**Records for the exercise**:
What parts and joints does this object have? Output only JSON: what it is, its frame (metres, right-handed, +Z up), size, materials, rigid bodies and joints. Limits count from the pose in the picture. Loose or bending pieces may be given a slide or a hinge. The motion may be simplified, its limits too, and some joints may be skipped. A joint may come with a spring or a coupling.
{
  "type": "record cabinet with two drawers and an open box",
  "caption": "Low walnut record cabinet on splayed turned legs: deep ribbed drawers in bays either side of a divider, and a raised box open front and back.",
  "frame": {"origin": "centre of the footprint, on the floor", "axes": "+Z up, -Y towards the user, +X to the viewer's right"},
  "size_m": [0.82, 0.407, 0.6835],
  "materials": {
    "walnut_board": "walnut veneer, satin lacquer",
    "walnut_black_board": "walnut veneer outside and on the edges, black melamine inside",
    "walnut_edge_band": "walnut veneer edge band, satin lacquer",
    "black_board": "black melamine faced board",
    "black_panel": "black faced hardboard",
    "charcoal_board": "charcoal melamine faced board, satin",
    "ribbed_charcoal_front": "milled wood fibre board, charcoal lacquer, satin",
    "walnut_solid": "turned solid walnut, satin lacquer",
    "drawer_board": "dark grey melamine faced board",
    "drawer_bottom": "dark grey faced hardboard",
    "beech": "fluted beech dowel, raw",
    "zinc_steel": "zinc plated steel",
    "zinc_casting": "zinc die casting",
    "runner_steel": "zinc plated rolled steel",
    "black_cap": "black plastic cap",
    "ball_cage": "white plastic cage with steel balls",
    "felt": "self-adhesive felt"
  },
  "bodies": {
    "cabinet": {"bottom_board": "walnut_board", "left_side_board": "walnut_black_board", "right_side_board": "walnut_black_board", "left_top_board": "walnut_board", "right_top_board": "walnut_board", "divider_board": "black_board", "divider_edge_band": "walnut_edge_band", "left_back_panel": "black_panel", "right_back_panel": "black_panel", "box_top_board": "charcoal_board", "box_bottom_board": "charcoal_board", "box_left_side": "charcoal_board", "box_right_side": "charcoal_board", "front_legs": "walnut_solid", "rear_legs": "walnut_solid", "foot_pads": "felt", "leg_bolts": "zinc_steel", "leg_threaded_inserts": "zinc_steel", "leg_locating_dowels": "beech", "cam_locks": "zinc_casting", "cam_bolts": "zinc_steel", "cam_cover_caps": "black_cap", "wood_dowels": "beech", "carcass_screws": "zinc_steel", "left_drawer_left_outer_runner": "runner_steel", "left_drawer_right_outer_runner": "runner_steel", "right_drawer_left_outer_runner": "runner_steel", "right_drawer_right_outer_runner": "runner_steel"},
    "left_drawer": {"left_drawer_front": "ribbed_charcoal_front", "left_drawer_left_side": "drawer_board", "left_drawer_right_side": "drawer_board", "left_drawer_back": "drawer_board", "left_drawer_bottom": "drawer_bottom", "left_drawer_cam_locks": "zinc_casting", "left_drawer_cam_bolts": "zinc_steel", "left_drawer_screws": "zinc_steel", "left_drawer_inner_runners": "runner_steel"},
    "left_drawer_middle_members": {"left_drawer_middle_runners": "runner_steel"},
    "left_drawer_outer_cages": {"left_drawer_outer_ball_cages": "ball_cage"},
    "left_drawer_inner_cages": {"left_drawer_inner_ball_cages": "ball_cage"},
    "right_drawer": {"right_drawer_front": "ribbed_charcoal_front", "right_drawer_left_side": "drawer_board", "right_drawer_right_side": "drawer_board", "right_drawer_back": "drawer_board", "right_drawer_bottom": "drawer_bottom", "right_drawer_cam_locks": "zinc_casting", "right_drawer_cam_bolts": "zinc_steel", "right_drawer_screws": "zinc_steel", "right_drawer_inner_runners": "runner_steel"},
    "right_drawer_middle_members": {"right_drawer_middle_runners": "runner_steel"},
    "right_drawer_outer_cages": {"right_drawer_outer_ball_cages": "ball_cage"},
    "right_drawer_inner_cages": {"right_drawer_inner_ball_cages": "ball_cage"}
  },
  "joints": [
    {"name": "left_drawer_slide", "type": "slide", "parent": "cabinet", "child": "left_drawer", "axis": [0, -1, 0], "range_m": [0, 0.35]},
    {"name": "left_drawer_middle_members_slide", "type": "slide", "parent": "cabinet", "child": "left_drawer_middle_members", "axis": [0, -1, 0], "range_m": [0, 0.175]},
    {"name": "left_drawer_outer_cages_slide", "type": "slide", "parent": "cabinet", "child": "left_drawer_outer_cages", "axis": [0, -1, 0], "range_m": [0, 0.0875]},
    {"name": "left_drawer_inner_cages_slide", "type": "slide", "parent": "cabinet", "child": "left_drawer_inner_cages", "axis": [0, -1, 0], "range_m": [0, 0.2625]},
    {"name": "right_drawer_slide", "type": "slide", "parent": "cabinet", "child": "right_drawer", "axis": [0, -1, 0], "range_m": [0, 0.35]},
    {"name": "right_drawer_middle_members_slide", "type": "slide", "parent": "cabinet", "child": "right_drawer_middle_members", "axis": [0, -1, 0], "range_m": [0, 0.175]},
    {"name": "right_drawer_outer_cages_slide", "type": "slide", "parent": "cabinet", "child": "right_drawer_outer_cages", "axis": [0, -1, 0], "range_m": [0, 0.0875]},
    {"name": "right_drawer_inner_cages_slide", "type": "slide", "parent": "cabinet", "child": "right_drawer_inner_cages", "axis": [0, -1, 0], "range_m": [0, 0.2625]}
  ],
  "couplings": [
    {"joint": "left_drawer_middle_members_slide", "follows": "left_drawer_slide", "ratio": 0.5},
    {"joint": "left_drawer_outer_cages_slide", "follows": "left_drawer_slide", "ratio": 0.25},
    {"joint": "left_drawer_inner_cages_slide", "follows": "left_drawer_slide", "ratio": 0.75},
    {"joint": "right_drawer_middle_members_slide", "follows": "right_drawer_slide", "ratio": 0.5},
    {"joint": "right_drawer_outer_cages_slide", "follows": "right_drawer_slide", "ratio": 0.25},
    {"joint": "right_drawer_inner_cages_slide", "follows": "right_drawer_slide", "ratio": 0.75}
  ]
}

==

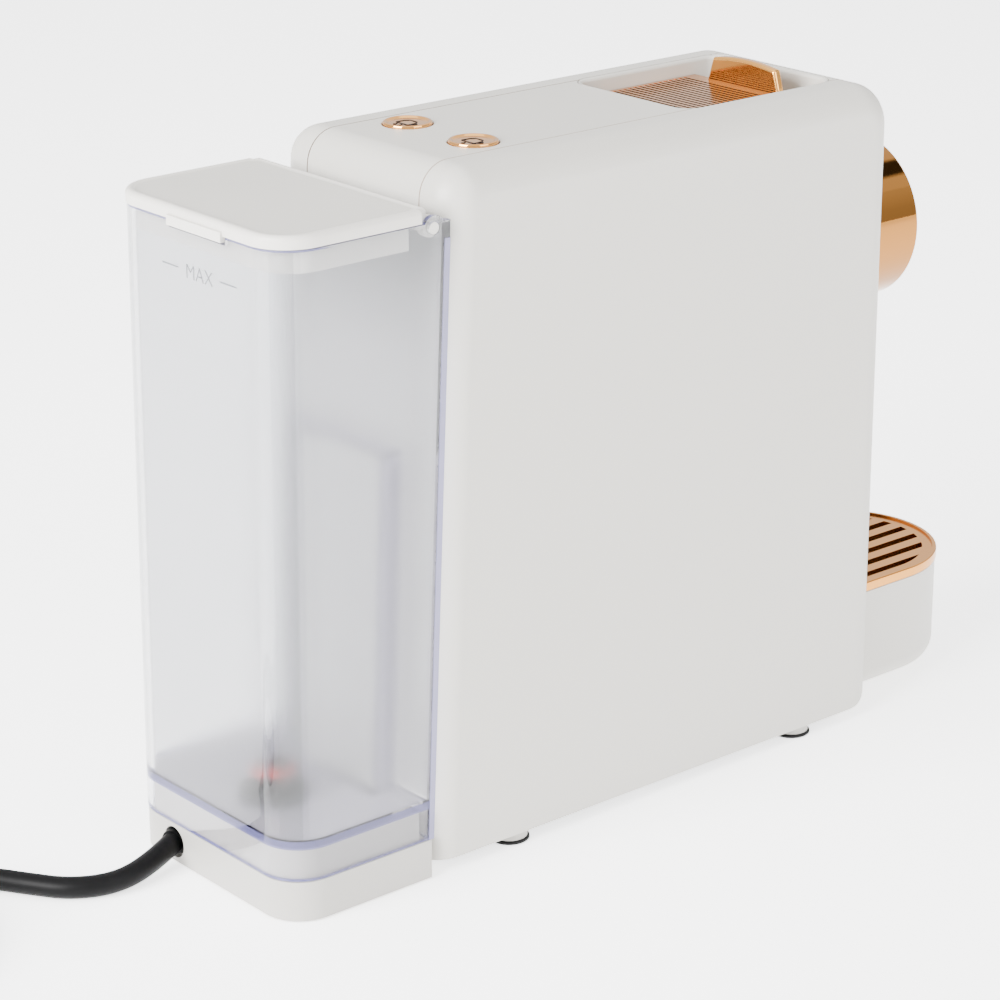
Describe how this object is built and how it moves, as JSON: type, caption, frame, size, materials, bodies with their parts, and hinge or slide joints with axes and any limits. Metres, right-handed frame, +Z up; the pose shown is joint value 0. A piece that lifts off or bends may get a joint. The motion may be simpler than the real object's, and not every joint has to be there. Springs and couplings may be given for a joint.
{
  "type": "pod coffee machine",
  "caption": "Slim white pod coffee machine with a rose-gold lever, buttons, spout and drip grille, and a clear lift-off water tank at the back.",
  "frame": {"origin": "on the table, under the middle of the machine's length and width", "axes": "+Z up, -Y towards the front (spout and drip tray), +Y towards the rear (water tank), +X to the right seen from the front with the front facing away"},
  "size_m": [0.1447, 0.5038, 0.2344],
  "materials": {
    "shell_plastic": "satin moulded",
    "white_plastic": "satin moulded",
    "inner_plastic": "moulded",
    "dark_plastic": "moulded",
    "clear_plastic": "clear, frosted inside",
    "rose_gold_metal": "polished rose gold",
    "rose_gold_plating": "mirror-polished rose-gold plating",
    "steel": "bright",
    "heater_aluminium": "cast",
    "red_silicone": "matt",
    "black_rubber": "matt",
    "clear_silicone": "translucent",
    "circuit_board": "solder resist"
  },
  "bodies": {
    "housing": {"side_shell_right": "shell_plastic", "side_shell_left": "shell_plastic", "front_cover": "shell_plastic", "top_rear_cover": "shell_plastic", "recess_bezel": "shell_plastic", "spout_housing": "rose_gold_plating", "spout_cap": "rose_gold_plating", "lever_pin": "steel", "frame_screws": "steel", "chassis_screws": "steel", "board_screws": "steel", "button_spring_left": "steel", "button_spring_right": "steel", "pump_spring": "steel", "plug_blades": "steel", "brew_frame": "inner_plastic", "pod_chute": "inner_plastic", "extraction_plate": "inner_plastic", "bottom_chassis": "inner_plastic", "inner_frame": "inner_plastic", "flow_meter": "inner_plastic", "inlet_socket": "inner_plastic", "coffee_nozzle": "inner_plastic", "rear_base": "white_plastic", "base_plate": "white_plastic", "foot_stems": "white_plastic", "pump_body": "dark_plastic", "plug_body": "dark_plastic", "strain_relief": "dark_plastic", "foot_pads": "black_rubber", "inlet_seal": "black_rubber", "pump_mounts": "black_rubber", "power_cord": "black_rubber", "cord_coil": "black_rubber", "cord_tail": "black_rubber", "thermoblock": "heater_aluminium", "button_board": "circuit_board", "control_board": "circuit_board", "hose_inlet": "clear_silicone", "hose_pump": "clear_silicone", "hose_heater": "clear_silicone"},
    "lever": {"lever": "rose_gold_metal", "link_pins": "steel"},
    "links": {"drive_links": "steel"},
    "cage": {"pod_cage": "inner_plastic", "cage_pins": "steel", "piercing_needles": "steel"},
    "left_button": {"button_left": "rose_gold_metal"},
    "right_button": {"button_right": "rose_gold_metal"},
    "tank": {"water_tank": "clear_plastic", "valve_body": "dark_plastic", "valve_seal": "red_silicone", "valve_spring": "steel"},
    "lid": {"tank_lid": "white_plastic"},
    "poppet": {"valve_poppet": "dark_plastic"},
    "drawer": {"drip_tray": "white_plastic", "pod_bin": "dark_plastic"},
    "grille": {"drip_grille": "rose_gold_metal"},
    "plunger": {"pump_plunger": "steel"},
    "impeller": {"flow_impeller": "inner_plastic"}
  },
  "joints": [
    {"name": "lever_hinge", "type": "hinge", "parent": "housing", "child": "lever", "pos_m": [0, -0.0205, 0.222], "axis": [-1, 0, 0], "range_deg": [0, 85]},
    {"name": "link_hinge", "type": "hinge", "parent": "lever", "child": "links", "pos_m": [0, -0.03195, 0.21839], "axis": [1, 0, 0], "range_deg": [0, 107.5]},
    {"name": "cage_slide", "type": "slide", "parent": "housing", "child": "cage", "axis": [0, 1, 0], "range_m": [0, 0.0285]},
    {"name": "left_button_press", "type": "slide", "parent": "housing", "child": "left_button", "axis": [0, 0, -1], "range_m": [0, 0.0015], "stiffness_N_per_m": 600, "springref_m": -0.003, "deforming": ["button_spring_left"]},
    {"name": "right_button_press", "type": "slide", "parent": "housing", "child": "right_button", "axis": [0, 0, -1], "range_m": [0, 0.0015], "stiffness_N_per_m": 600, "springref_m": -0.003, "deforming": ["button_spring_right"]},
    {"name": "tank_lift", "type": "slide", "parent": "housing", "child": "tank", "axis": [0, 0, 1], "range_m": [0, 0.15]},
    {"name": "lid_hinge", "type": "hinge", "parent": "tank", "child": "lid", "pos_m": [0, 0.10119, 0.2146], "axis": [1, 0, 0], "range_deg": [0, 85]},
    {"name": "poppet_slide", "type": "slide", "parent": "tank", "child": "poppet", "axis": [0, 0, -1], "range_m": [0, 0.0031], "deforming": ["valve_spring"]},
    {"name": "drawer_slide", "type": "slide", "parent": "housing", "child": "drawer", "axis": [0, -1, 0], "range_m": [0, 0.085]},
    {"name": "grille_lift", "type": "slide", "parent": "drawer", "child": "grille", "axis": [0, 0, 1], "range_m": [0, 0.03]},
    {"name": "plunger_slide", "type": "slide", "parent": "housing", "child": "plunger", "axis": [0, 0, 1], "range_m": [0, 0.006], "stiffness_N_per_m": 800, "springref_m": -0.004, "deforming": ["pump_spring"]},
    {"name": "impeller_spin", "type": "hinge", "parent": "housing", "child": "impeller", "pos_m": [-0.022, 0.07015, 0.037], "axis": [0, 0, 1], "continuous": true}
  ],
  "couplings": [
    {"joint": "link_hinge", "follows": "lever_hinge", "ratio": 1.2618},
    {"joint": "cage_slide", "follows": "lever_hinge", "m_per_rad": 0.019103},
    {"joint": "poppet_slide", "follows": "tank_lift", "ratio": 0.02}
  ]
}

--

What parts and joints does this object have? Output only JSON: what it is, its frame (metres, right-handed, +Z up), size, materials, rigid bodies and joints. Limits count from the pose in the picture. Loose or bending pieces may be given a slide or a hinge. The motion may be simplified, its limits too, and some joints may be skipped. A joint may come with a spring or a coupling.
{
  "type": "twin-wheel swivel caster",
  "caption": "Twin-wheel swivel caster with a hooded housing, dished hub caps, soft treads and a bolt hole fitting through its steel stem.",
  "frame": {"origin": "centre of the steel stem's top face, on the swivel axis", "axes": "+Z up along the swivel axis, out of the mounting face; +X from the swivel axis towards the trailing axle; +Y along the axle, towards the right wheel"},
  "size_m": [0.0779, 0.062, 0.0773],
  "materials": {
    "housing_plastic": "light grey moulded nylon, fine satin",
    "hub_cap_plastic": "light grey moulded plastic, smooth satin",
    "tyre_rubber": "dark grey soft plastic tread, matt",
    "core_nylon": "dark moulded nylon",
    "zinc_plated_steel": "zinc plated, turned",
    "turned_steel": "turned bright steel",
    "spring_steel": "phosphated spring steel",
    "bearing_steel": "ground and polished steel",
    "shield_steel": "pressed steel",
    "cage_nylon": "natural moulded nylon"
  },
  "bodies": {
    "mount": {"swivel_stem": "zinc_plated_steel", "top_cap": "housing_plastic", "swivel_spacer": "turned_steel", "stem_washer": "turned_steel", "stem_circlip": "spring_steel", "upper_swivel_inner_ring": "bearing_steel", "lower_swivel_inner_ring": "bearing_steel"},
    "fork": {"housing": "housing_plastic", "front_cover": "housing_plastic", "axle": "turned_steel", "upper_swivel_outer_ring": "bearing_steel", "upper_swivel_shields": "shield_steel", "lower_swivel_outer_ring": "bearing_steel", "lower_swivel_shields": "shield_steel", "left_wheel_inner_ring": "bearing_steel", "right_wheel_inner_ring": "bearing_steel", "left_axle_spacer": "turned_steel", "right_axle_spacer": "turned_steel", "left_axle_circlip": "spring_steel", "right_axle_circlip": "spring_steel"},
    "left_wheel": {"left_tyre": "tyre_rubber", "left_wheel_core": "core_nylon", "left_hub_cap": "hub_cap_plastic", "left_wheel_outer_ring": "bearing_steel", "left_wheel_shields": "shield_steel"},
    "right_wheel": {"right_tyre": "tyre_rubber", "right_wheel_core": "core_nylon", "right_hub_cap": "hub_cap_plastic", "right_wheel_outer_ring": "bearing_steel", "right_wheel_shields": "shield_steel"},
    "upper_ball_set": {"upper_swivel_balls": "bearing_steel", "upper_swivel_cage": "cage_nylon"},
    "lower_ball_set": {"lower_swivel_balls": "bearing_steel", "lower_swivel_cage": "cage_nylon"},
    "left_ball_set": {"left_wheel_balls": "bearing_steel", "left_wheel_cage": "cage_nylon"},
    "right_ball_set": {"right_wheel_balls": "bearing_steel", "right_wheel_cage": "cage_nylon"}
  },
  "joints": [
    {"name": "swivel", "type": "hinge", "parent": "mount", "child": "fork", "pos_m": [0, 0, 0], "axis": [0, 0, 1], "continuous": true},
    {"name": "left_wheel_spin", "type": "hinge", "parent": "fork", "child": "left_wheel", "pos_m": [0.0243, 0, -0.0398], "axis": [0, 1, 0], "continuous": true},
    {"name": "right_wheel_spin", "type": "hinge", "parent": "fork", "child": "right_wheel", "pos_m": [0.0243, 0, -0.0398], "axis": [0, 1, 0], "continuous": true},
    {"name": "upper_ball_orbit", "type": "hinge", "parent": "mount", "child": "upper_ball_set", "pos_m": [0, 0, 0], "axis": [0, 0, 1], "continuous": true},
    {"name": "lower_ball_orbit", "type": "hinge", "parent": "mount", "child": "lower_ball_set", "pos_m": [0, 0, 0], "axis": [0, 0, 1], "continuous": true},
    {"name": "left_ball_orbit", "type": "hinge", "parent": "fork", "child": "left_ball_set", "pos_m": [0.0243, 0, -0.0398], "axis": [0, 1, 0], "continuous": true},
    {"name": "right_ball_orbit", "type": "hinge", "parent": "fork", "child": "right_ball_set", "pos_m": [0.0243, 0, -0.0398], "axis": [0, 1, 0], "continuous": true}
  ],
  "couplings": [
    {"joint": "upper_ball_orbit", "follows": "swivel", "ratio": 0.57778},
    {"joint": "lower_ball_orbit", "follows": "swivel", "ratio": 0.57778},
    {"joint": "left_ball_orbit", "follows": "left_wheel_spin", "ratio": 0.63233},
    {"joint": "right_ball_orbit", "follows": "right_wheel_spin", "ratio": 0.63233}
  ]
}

**Requirements**:
Copy all the lines above that hold the string "from".

**Final result**:
What parts and joints does this object have? Output only JSON: what it is, its frame (metres, right-handed, +Z up), size, materials, rigid bodies and joints. Limits count from the pose in the picture. Loose or bending pieces may be given a slide or a hinge. The motion may be simplified, its limits too, and some joints may be skipped. A joint may come with a spring or a coupling.
  "frame": {"origin": "on the table, under the middle of the machine's length and width", "axes": "+Z up, -Y towards the front (spout and drip tray), +Y towards the rear (water tank), +X to the right seen from the front with the front facing away"},
What parts and joints does this object have? Output only JSON: what it is, its frame (metres, right-handed, +Z up), size, materials, rigid bodies and joints. Limits count from the pose in the picture. Loose or bending pieces may be given a slide or a hinge. The motion may be simplified, its limits too, and some joints may be skipped. A joint may come with a spring or a coupling.
  "frame": {"origin": "centre of the steel stem's top face, on the swivel axis", "axes": "+Z up along the swivel axis, out of the mounting face; +X from the swivel axis towards the trailing axle; +Y along the axle, towards the right wheel"},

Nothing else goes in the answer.